Recorded data —

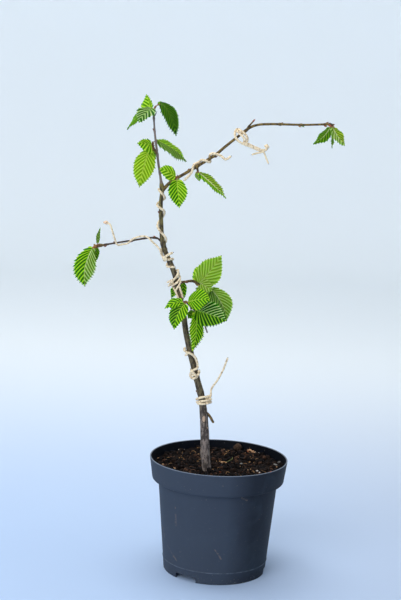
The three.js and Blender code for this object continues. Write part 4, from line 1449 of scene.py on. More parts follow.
    def scar(self, limb: Limb, value: float, turn: float, length: float, width: float) -> bmesh.types.BMesh:
        """An oval scar with a raised lip, on a limb's bark.

        Args:
            limb: The limb.
            value: Where it is along the limb.
            turn: Its turn from the limb's front, in degrees.
            length: Half its length.
            width: Half its width.

        Returns:
            The shape.
        """
        points = []
        for i in range(self.scar_steps + 1):
            angle = math.tau * i / self.scar_steps
            aside = math.degrees(width * math.cos(angle) / limb.radii[4])
            points.append(limb.beside(value + length * math.sin(angle), turn + aside, -0.05))
        return tube(Curve(points), lambda _: self.scar_lip, sides=8, spacing=0.6, rounded=(False, False))

    def side_buds(self, piece: Piece, limb: Limb, rows: tuple[BudRow, ...]) -> None:
        """Set single buds beside a limb, pointing along it.

        Args:
            piece: The piece that takes them.
            limb: The limb.
            rows: The buds.
        """
        for value, turn, length, girth, finish in rows:
            _, along, _, _ = limb.directions(limb.fraction_at(value))
            way = (limb.beside(value, turn, 1) - limb.beside(value, turn, 0)) + along * 1.7
            piece.add(bud(limb.beside(value, turn, -0.4), way, length, girth), finish)


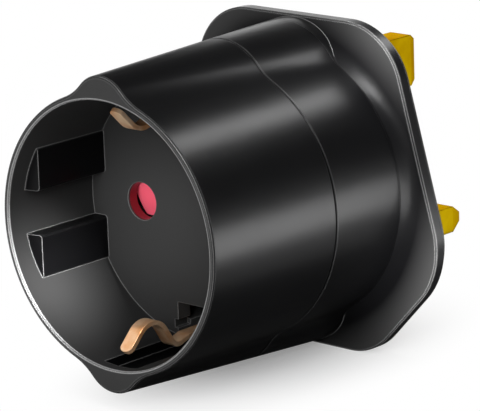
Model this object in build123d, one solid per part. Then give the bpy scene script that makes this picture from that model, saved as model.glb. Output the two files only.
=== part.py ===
from build123d import *
from math import asin, atan2, cos, degrees, radians, sin, sqrt
import os

# Travel adapter: a round earthed two-pin socket on the front, a fused three-pin plug on the back.
# The origin is at the middle of the plug face, on the axis of the barrel. +Y runs along the plug
# pins, away from the socket. +Z is up, on the side of the long earth pin. All sizes are in mm.

# Outer body, measured along the barrel
cup_length = 25.6
barrel_length = 39.4
cove_depth = 2.4
flange_edge = 2.2
face_step = 1.0

# Section of the barrel: a circle with a rounded ear at the top and one at the bottom
recess_r = 19.6
rim_wall = 0.95
barrel_swell = 0.75
sleeve_wall = 2.0
ear_rise = 2.6
ear_step = 0.4
crown_r_front = 5.5
crown_r_back = 11.0
ear_blend_front = 9.0
ear_blend_back = 6.0
rim_round = 0.4
recess_round = 0.2
seam_chamfer = 0.25

# Outline of the flange: how far it stands out from the barrel, and its corners before rounding
flange_rise_top = 3.5
flange_rise_bottom = 4.4
flange_rise_side = 6.0
top_corner_x = 17.6
side_corner_drop = 10.8
bottom_corner_x = 13.4
top_corner_r = 10.5
side_corner_r = 12.0
bottom_corner_r = 10.0
face_inset = 0.9
edge_chamfer = 0.25
edge_land = 0.15

# Socket recess
recess_depth = 17.5
floor_t = 2.6
thin_floor_t = 1.2
pocket_gap = 0.8
pin_spacing = 19.0
hole_r = 2.85
hole_lip = 0.35
collar_wall = 0.5
rib_height = 2.8
rib_gap = 6.6
rib_width = 6.5
rib_setback = 3.2
rib_slope = 0.6
rib_round = 0.5
channel_width = 6.4
channel_setback = 1.9
channel_bite = 1.3
channel_skirt = 2.6
notch_width = 6.2
notch_rise = 5.3
notch_step = 0.7
notch_step_h = 1.3

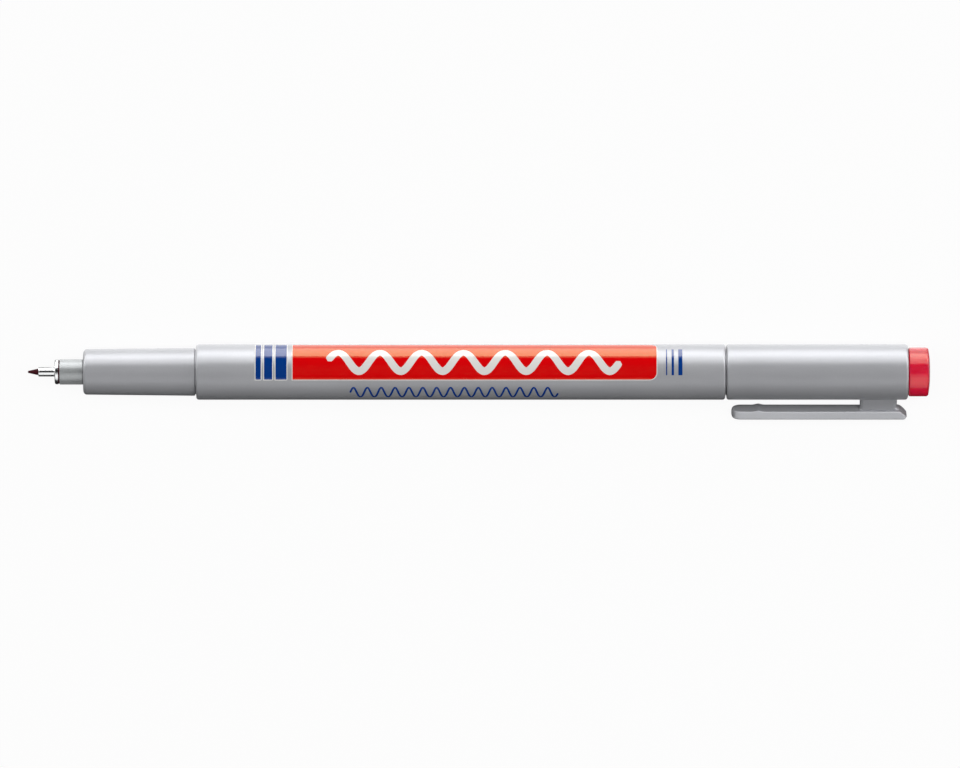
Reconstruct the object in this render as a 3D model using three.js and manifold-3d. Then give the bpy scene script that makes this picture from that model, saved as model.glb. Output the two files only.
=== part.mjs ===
// A fine-tipped non-permanent marker, lying on a table with its cap pushed onto its tail.
// Millimetres. The pen lies along X with its tip towards -X, on the plane Z = 0.
// The origin is on that plane, under the pen's axis, half way along the pen.
import * as THREE from "three";
import { mergeVertices } from "three/addons/utils/BufferGeometryUtils.js";
import Module from "manifold-3d";

const wasm = await Module();
wasm.setup();

// Barrel
const barrelDiameter = 9.5;
const barrelLength = 90.4;
const barrelWall = 0.9;
const barrelEdge = 0.3;
const ribCount = 6;
const ribWidth = 0.8;

// Section, the front grip, pressed into the barrel
const sectionLength = 19.1;
const sectionFrontDiameter = 7.86;
const sectionRearDiameter = 8.25;
const sectionEdge = 0.55;
const sectionWall = 0.75;
const sectionSpigotLength = 8;
const sectionCollarLength = 5;
const jointGroove = 0.2;

// Nib holder, the nose, pressed into the section
const noseLength = 3.95;
const noseDiameter = 4.35;
const noseEdge = 0.15;
const holderStemDiameter = 3.9;
const holderStemLength = 17;
const ventCount = 3;
const ventWidth = 0.7;
const ventDepth = 0.4;

// Ferrule, one deep-drawn steel piece: needle tube, collar and stem
const needleLength = 2.8;
const needleDiameter = 1.6;
const needleWall = 0.16;
const needleEdge = 0.12;
const collarThickness = 0.75;
const collarDiameter = 4.25;
const collarEdge = 0.2;
const ferruleStemDiameter = 2.4;
const ferruleStemLength = 4;

// Nib, a fibre rod with a cone that writes
const nibConeLength = 1.8;
const nibPointDiameter = 0.5;
const nibInReservoir = 7;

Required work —
Without changing a word, restate the whole listing.

Answer for this exercise —
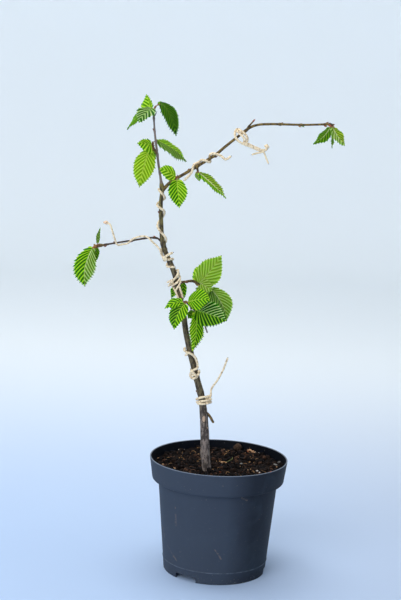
The three.js and Blender code for this object continues. Write part 4, from line 1449 of scene.py on. More parts follow.
    def scar(self, limb: Limb, value: float, turn: float, length: float, width: float) -> bmesh.types.BMesh:
        """An oval scar with a raised lip, on a limb's bark.

        Args:
            limb: The limb.
            value: Where it is along the limb.
            turn: Its turn from the limb's front, in degrees.
            length: Half its length.
            width: Half its width.

        Returns:
            The shape.
        """
        points = []
        for i in range(self.scar_steps + 1):
            angle = math.tau * i / self.scar_steps
            aside = math.degrees(width * math.cos(angle) / limb.radii[4])
            points.append(limb.beside(value + length * math.sin(angle), turn + aside, -0.05))
        return tube(Curve(points), lambda _: self.scar_lip, sides=8, spacing=0.6, rounded=(False, False))

    def side_buds(self, piece: Piece, limb: Limb, rows: tuple[BudRow, ...]) -> None:
        """Set single buds beside a limb, pointing along it.

        Args:
            piece: The piece that takes them.
            limb: The limb.
            rows: The buds.
        """
        for value, turn, length, girth, finish in rows:
            _, along, _, _ = limb.directions(limb.fraction_at(value))
            way = (limb.beside(value, turn, 1) - limb.beside(value, turn, 0)) + along * 1.7
            piece.add(bud(limb.beside(value, turn, -0.4), way, length, girth), finish)


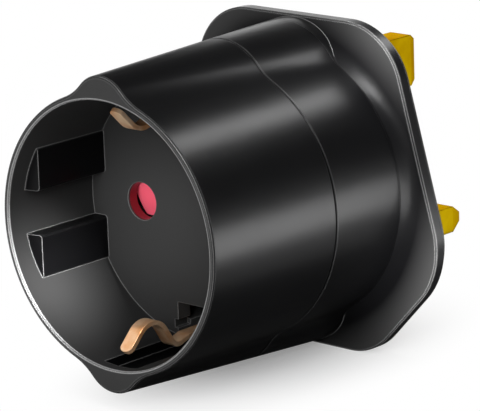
Model this object in build123d, one solid per part. Then give the bpy scene script that makes this picture from that model, saved as model.glb. Output the two files only.
=== part.py ===
from build123d import *
from math import asin, atan2, cos, degrees, radians, sin, sqrt
import os

# Travel adapter: a round earthed two-pin socket on the front, a fused three-pin plug on the back.
# The origin is at the middle of the plug face, on the axis of the barrel. +Y runs along the plug
# pins, away from the socket. +Z is up, on the side of the long earth pin. All sizes are in mm.

# Outer body, measured along the barrel
cup_length = 25.6
barrel_length = 39.4
cove_depth = 2.4
flange_edge = 2.2
face_step = 1.0

# Section of the barrel: a circle with a rounded ear at the top and one at the bottom
recess_r = 19.6
rim_wall = 0.95
barrel_swell = 0.75
sleeve_wall = 2.0
ear_rise = 2.6
ear_step = 0.4
crown_r_front = 5.5
crown_r_back = 11.0
ear_blend_front = 9.0
ear_blend_back = 6.0
rim_round = 0.4
recess_round = 0.2
seam_chamfer = 0.25

# Outline of the flange: how far it stands out from the barrel, and its corners before rounding
flange_rise_top = 3.5
flange_rise_bottom = 4.4
flange_rise_side = 6.0
top_corner_x = 17.6
side_corner_drop = 10.8
bottom_corner_x = 13.4
top_corner_r = 10.5
side_corner_r = 12.0
bottom_corner_r = 10.0
face_inset = 0.9
edge_chamfer = 0.25
edge_land = 0.15

# Socket recess
recess_depth = 17.5
floor_t = 2.6
thin_floor_t = 1.2
pocket_gap = 0.8
pin_spacing = 19.0
hole_r = 2.85
hole_lip = 0.35
collar_wall = 0.5
rib_height = 2.8
rib_gap = 6.6
rib_width = 6.5
rib_setback = 3.2
rib_slope = 0.6
rib_round = 0.5
channel_width = 6.4
channel_setback = 1.9
channel_bite = 1.3
channel_skirt = 2.6
notch_width = 6.2
notch_rise = 5.3
notch_step = 0.7
notch_step_h = 1.3

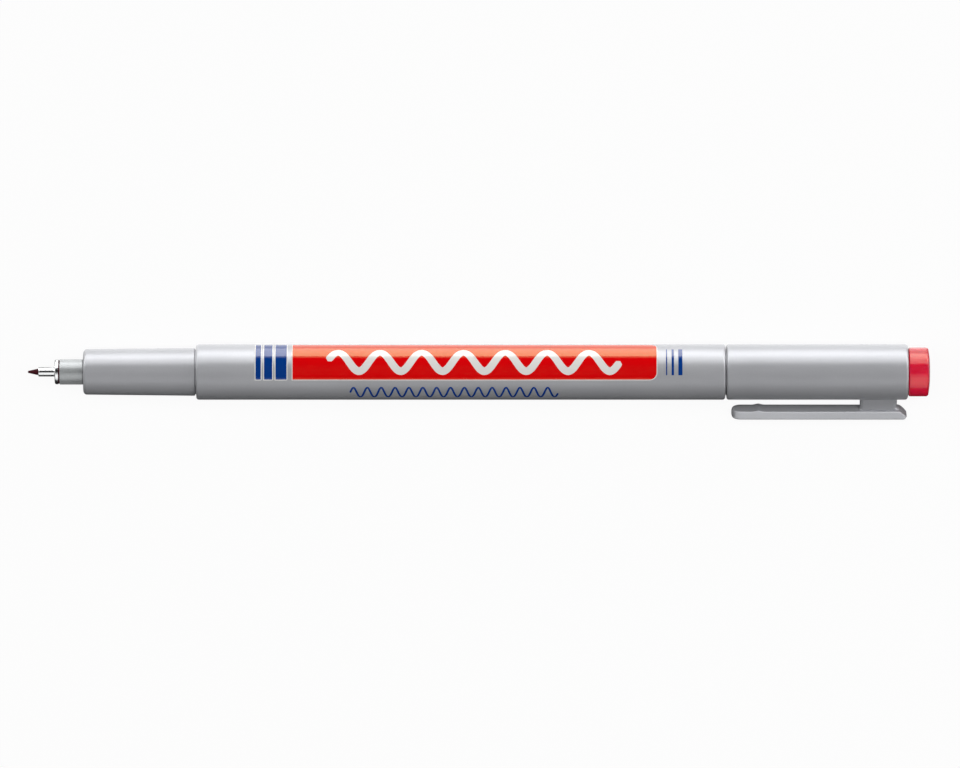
Reconstruct the object in this render as a 3D model using three.js and manifold-3d. Then give the bpy scene script that makes this picture from that model, saved as model.glb. Output the two files only.
=== part.mjs ===
// A fine-tipped non-permanent marker, lying on a table with its cap pushed onto its tail.
// Millimetres. The pen lies along X with its tip towards -X, on the plane Z = 0.
// The origin is on that plane, under the pen's axis, half way along the pen.
import * as THREE from "three";
import { mergeVertices } from "three/addons/utils/BufferGeometryUtils.js";
import Module from "manifold-3d";

const wasm = await Module();
wasm.setup();

// Barrel
const barrelDiameter = 9.5;
const barrelLength = 90.4;
const barrelWall = 0.9;
const barrelEdge = 0.3;
const ribCount = 6;
const ribWidth = 0.8;

// Section, the front grip, pressed into the barrel
const sectionLength = 19.1;
const sectionFrontDiameter = 7.86;
const sectionRearDiameter = 8.25;
const sectionEdge = 0.55;
const sectionWall = 0.75;
const sectionSpigotLength = 8;
const sectionCollarLength = 5;
const jointGroove = 0.2;

// Nib holder, the nose, pressed into the section
const noseLength = 3.95;
const noseDiameter = 4.35;
const noseEdge = 0.15;
const holderStemDiameter = 3.9;
const holderStemLength = 17;
const ventCount = 3;
const ventWidth = 0.7;
const ventDepth = 0.4;

// Ferrule, one deep-drawn steel piece: needle tube, collar and stem
const needleLength = 2.8;
const needleDiameter = 1.6;
const needleWall = 0.16;
const needleEdge = 0.12;
const collarThickness = 0.75;
const collarDiameter = 4.25;
const collarEdge = 0.2;
const ferruleStemDiameter = 2.4;
const ferruleStemLength = 4;

// Nib, a fibre rod with a cone that writes
const nibConeLength = 1.8;
const nibPointDiameter = 0.5;
const nibInReservoir = 7;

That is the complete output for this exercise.